-- Start Data supplied --
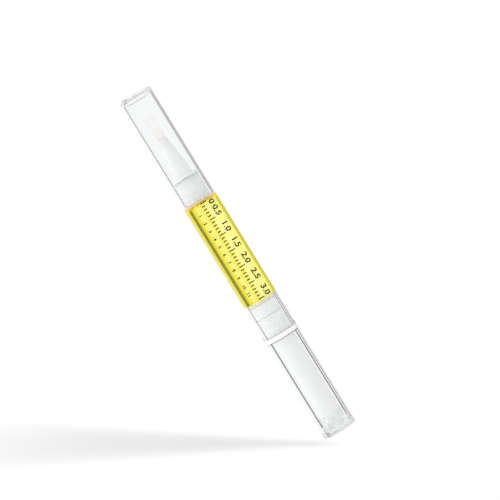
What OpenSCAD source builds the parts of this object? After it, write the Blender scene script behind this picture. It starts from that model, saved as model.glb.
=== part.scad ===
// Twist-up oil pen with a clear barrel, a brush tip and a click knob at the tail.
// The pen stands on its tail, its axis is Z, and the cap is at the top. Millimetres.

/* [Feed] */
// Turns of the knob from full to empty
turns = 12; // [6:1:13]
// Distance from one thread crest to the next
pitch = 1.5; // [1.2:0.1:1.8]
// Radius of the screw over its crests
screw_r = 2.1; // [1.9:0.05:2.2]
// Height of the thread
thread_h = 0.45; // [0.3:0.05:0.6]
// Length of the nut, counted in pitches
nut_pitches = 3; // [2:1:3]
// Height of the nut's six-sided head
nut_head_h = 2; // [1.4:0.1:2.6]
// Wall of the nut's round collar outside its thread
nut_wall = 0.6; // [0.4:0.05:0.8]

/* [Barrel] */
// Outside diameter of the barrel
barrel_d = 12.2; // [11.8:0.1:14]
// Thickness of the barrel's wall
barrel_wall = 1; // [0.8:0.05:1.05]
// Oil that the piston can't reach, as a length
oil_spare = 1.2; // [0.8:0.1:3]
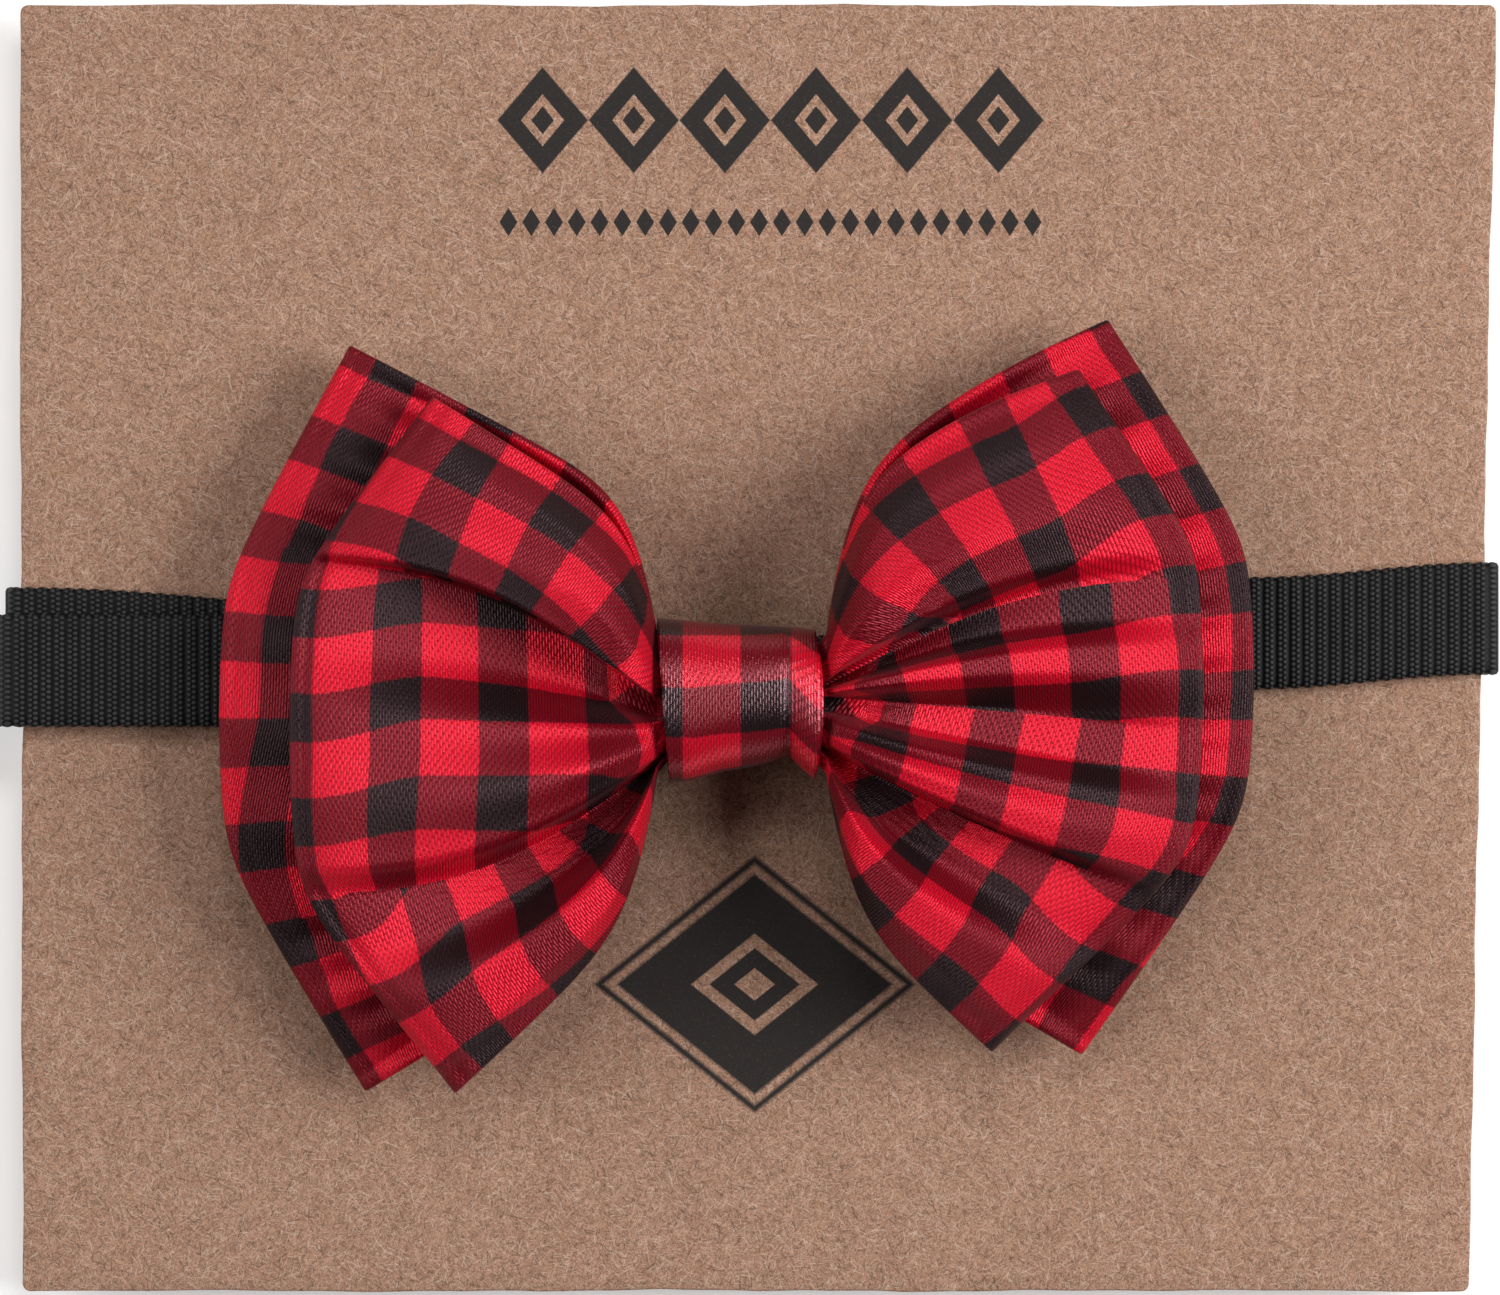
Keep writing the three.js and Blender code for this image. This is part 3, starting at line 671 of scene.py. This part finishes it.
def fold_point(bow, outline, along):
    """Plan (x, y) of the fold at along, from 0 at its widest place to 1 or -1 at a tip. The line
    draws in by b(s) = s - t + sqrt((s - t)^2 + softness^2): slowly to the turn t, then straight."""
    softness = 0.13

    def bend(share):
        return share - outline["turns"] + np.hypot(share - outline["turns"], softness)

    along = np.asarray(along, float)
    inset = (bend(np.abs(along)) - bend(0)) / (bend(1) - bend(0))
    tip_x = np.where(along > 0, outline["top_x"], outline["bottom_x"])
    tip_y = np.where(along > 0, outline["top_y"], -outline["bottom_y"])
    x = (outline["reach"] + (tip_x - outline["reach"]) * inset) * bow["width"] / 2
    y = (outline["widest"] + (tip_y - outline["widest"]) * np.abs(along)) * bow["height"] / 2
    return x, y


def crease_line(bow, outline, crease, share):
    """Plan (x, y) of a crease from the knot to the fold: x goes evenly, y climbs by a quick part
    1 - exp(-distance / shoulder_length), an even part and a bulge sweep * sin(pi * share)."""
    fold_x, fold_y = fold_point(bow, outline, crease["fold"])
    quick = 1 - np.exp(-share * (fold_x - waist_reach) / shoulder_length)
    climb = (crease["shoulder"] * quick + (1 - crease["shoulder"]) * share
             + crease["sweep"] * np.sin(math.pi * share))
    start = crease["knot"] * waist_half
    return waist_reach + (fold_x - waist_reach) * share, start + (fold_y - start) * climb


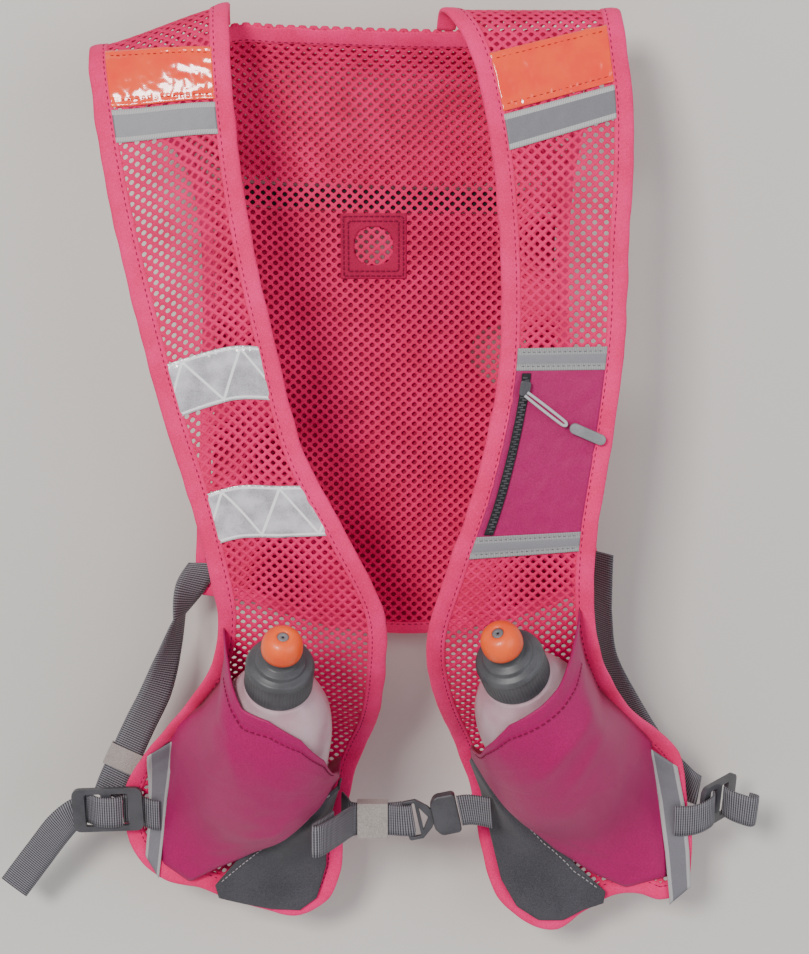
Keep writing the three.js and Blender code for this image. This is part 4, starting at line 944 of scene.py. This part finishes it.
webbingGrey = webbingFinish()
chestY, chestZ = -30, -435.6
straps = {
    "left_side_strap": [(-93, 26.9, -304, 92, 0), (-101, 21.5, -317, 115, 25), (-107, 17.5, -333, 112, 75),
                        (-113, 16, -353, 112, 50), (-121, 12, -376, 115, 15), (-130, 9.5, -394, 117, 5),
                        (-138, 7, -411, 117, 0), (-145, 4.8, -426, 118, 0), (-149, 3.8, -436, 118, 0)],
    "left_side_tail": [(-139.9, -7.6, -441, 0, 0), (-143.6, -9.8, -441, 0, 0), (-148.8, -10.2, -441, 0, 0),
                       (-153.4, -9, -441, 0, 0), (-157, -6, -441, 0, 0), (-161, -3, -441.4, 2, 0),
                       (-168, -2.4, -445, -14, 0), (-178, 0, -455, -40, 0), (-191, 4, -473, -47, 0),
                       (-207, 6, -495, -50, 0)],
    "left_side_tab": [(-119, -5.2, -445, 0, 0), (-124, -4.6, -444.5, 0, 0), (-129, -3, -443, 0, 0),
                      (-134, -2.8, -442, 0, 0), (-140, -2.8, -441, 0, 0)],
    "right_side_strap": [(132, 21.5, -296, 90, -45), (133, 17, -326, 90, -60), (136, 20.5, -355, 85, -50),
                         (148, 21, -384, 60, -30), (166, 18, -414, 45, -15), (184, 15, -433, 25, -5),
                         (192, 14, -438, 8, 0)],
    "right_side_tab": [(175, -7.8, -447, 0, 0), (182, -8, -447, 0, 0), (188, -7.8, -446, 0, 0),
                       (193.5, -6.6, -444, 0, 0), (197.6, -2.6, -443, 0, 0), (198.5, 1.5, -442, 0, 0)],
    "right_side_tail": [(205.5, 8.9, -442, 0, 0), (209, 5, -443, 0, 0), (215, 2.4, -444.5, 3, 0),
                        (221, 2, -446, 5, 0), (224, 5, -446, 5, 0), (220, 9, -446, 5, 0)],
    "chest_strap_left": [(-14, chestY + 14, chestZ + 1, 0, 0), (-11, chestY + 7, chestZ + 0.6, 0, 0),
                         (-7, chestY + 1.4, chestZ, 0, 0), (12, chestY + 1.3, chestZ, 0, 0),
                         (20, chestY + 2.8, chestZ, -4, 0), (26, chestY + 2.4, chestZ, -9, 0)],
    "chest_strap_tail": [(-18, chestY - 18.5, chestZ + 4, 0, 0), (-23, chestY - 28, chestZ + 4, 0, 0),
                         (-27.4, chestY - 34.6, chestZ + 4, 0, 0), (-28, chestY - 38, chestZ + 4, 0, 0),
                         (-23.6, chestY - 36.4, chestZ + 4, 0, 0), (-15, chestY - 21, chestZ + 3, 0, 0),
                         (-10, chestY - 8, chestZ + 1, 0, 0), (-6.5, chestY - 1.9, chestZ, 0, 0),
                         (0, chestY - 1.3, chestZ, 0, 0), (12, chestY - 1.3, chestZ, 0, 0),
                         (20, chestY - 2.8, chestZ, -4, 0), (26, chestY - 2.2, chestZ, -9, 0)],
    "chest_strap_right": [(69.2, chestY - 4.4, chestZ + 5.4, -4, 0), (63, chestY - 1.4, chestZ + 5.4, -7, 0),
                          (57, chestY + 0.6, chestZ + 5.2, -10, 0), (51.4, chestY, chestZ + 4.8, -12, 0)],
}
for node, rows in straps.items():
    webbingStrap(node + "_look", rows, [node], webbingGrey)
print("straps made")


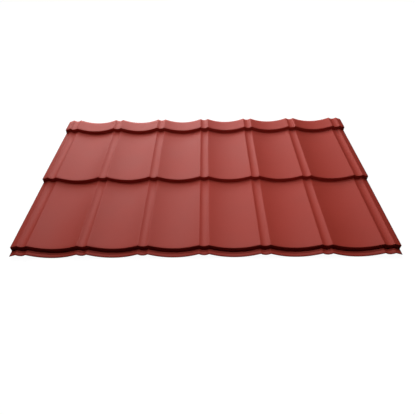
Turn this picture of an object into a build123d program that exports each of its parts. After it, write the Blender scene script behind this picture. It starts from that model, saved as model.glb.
-- End Data supplied --
__Exercise instructions__
Begin at the line that has "671 of scene.py. This part finishes it."; stop after the line that has "return x, y". Copy every line in that span exactly.

__Answer to the exercise__
Keep writing the three.js and Blender code for this image. This is part 3, starting at line 671 of scene.py. This part finishes it.
def fold_point(bow, outline, along):
    """Plan (x, y) of the fold at along, from 0 at its widest place to 1 or -1 at a tip. The line
    draws in by b(s) = s - t + sqrt((s - t)^2 + softness^2): slowly to the turn t, then straight."""
    softness = 0.13

    def bend(share):
        return share - outline["turns"] + np.hypot(share - outline["turns"], softness)

    along = np.asarray(along, float)
    inset = (bend(np.abs(along)) - bend(0)) / (bend(1) - bend(0))
    tip_x = np.where(along > 0, outline["top_x"], outline["bottom_x"])
    tip_y = np.where(along > 0, outline["top_y"], -outline["bottom_y"])
    x = (outline["reach"] + (tip_x - outline["reach"]) * inset) * bow["width"] / 2
    y = (outline["widest"] + (tip_y - outline["widest"]) * np.abs(along)) * bow["height"] / 2
    return x, y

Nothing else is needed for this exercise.